Thyago Costa 02/04/2022
Travessias e Recomeços
Um dos aspectos mais proeminentes da prosa contemporânea é a capacidade de ilustrar a vivência do Outro através de uma narrativa que deixa de lado o Eu e abraça a alteridade. É uma "exotopia", de olhar para o Outro. É também um "devir", o tornar-se o Outro. É o que Sartre indica na construção da pessoa como Sujeito em relação ao Outro. Refletindo sobre isso, o grande acerto de Marcello Quintanilha em sua obra é esse domínio em mergulhar nesse entre-lugar literário, em construir mundos e nos apresentar, com vivacidade e crueza, memórias do Outro. As memórias de Márcia.
Márcia é atravessada por dores. Muitas invisíveis, que talvez nem ela sinta, mas que cobram o preço na hora certa. Ao descobrir uma modinha chamada "Escuta, Formosa Márcia" pergunta ao companheiro, Aluísio, se é formosa. A resposta é o silêncio e o abraço do quarto escuro. Na rebeldia da filha, Jaqueline, esbarra no obstáculo da violência em suas várias instâncias. Peito que dói pela mágoa. Músculos que estremecem em um tapa interrompido. Quando a filha se envolve com o crime organizado, Márcia se vê de mãos atadas, e em toda sua complexa relação, não pode dar as costas. Márcia é mãe. E teme fantasmas. Teme os fantasmas que assombram tantas mães que tiveram a dor do luto negada.
Por trás de uma cortina de diálogos vivos e cheios de movimentos, festivos em oralidade, Quintanilha traça o caminho de Márcia em uma busca por quietude.

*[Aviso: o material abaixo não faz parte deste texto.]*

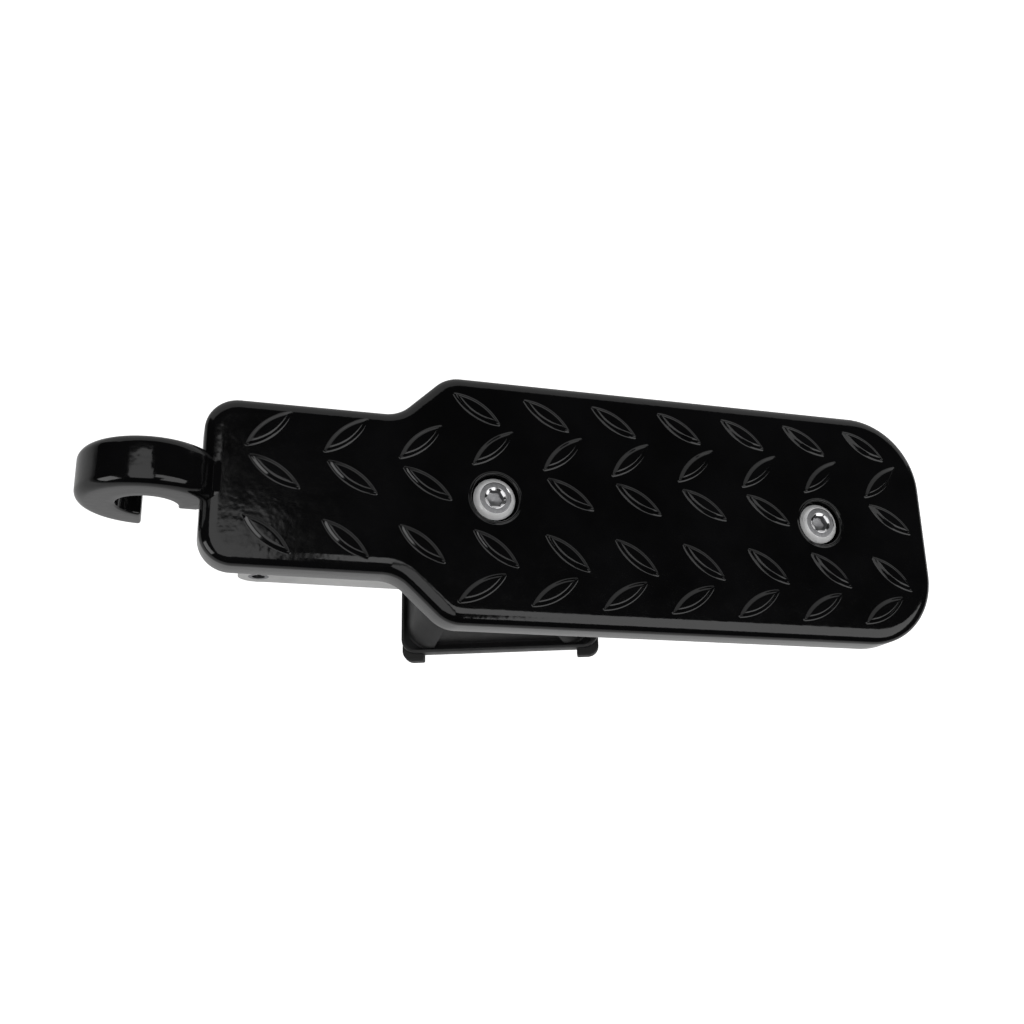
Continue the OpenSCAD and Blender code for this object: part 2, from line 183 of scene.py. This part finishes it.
class Mesh:
    """Gathers points and faces."""

    def __init__(self):
        self.verts, self.faces = [], []

    def ring(self, points):
        start = len(self.verts)
        self.verts.extend(points)
        return list(range(start, start + len(points)))

    def bridge(self, a, b):
        n = len(a)
        for i in range(n):
            j = (i + 1) % n
            self.faces.append((a[i], a[j], b[j], b[i]))

    def loft(self, rings, cap_start=False, cap_end=False):
        ids = [self.ring(r) for r in rings]
        for a, b in zip(ids, ids[1:]):
            self.bridge(a, b)
        if cap_start:
            self.faces.append(tuple(ids[0]))
        if cap_end:
            self.faces.append(tuple(ids[-1]))
        return ids

    def flat(self, outer, holes, z):
        """A flat face between an outer loop and holes, as triangles."""
        loops = [outer] + holes
        points = [p for loop in loops for p in loop]
        edges, n = [], 0
        for loop in loops:
            edges += [(n + i, n + (i + 1) % len(loop)) for i in range(len(loop))]
            n += len(loop)
        out, _, tris, _, _, _ = delaunay_2d_cdt([p[:2] for p in points], edges, [], 0, 1e-6)
        start = len(self.verts)
        self.verts.extend((p[0], p[1], z) for p in out)
        for t in tris:
            cx = sum(out[i][0] for i in t) / 3
            cy = sum(out[i][1] for i in t) / 3
            if inside(cx, cy, outer) and not any(inside(cx, cy, h) for h in holes):
                self.faces.append(tuple(start + i for i in t))


def inside(x, y, loop):
    hit = False
    for (x0, y0, *_), (x1, y1, *_) in zip(loop, loop[1:] + loop[:1]):
        if (y0 > y) != (y1 > y) and x < x0 + (y - y0) * (x1 - x0) / (y1 - y0):
            hit = not hit
    return hit


def arc(cx, cy, r, a0, a1, n):
    steps = [math.radians(a0 + (a1 - a0) * i / n) for i in range(n + 1)]
    return [(cx + r * math.cos(a), cy + r * math.sin(a)) for a in steps]


def circle(cx, cy, r, z, n=72):
    turns = [2 * math.pi * i / n for i in range(n)]
    return [(cx + r * math.cos(a), cy + r * math.sin(a), z) for a in turns]


def rounded_box(hx, hy, r, n=6):
    """A rounded rectangle about the origin, anticlockwise."""
    return (arc(hx - r, hy - r, r, 0, 90, n) + arc(-hx + r, hy - r, r, 90, 180, n)
            + arc(-hx + r, -hy + r, r, 180, 270, n) + arc(hx - r, -hy + r, r, 270, 360, n))


# ---------------------------------------------------------------- materials
def material(name, base, roughness, metallic=0.0, **more):
    """A Principled material whose colour, roughness and bump vary by procedural noise."""
    mat = bpy.data.materials.new(name)
    mat.use_nodes = True
    tree = mat.node_tree
    shader = tree.nodes["Principled BSDF"]
    shader.inputs["Metallic"].default_value = metallic
    for key in ("Coat Weight", "Coat Roughness", "IOR", "Anisotropic", "Specular IOR Level"):
        word = key.lower().replace(" ", "_")
        if word in more:
            shader.inputs[key].default_value = more[word]
    coords = tree.nodes.new("ShaderNodeTexCoord")

    def noise(scale, detail, rough=0.5, stretch=None):
        node = tree.nodes.new("ShaderNodeTexNoise")
        node.inputs["Scale"].default_value = scale
        node.inputs["Detail"].default_value = detail
        node.inputs["Roughness"].default_value = rough
        if stretch:
            mapping = tree.nodes.new("ShaderNodeMapping")
            mapping.inputs["Scale"].default_value = stretch
            tree.links.new(coords.outputs["Object"], mapping.inputs["Vector"])
            tree.links.new(mapping.outputs["Vector"], node.inputs["Vector"])
        else:
            tree.links.new(coords.outputs["Object"], node.inputs["Vector"])
        return node.outputs["Fac"]

    def spread(value, low, high):
        node = tree.nodes.new("ShaderNodeMapRange")
        node.inputs["From Min"].default_value = 0.3
        node.inputs["From Max"].default_value = 0.7
        node.inputs["To Min"].default_value = low
        node.inputs["To Max"].default_value = high
        tree.links.new(value, node.inputs["Value"])
        return node.outputs["Result"]

    vary = more.get("vary", 0.15)
    ramp = tree.nodes.new("ShaderNodeValToRGB")
    ramp.color_ramp.elements[0].position = 0.35
    ramp.color_ramp.elements[1].position = 0.65
    ramp.color_ramp.elements[0].color = [c * (1 - vary) for c in base] + [1]
    ramp.color_ramp.elements[1].color = [c * (1 + vary) for c in base] + [1]
    tree.links.new(noise(more.get("colour_scale", 120), 4), ramp.inputs["Fac"])
    tree.links.new(ramp.outputs["Color"], shader.inputs["Base Color"])
    low, high = roughness
    worn = spread(noise(more.get("rough_scale", 260), 5, 0.6), low, high)
    tree.links.new(worn, shader.inputs["Roughness"])
    normal = None
    for scale, detail, depth, stretch in more.get("bumps", ()):
        bump = tree.nodes.new("ShaderNodeBump")
        bump.inputs["Strength"].default_value = 1
        bump.inputs["Distance"].default_value = depth
        tree.links.new(noise(scale, detail, 0.5, stretch), bump.inputs["Height"])
        if normal:
            tree.links.new(normal, bump.inputs["Normal"])
        normal = bump.outputs["Normal"]
    if normal:
        tree.links.new(normal, shader.inputs["Normal"])
    return mat


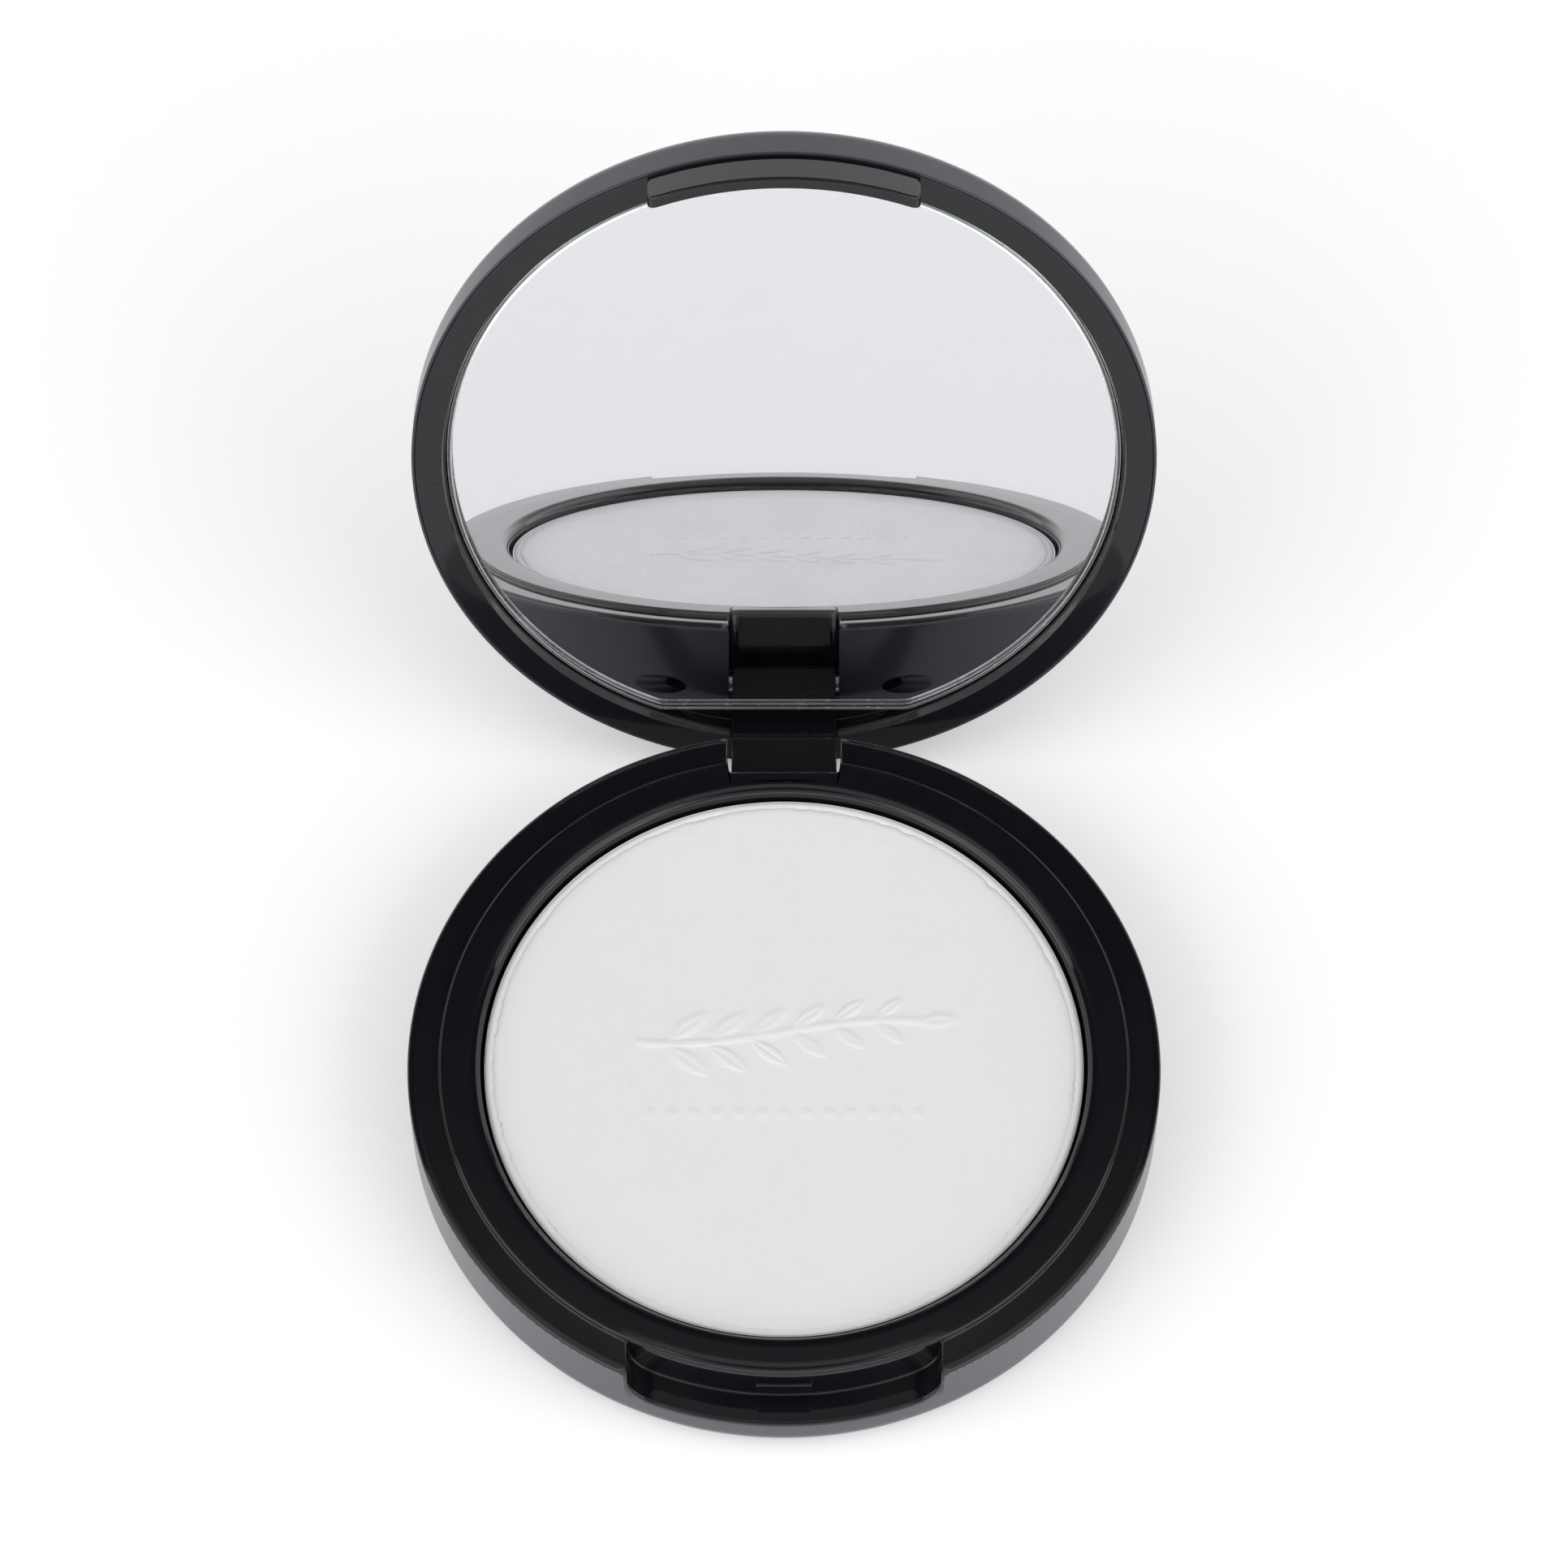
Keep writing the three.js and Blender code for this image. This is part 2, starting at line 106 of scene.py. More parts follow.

Em uma vida sem fugas. Sem violências. Busca por uma vida de cores, como tantas que são pinceladas em cada página, em murais flutuantes de um mágico real, ou de uma realidade que poderia ser mágica. Cada fala é uma construção minuciosa de cenários, personalidades, tramas e consequências. A reviravolta não é fantasiosa. Vivemos num mundo de absurdos. Mas também de sonhos e, principalmente, de recomeços.
"Escuta, Formosa Márcia" foi publicado em 2021, pela Editora Veneta, e no dia 19/03 ganhou o Fauve D'or (prêmio de Melhor Álbum) no Festival Internacional de Angoulême, um dos maiores festivais de quadrinhos do mundo. Márcia atravessou o oceano. Incontáveis Márcias viajaram pelo mundo. E para todas elas eu posso responder: sim, vocês são imensamente formosas!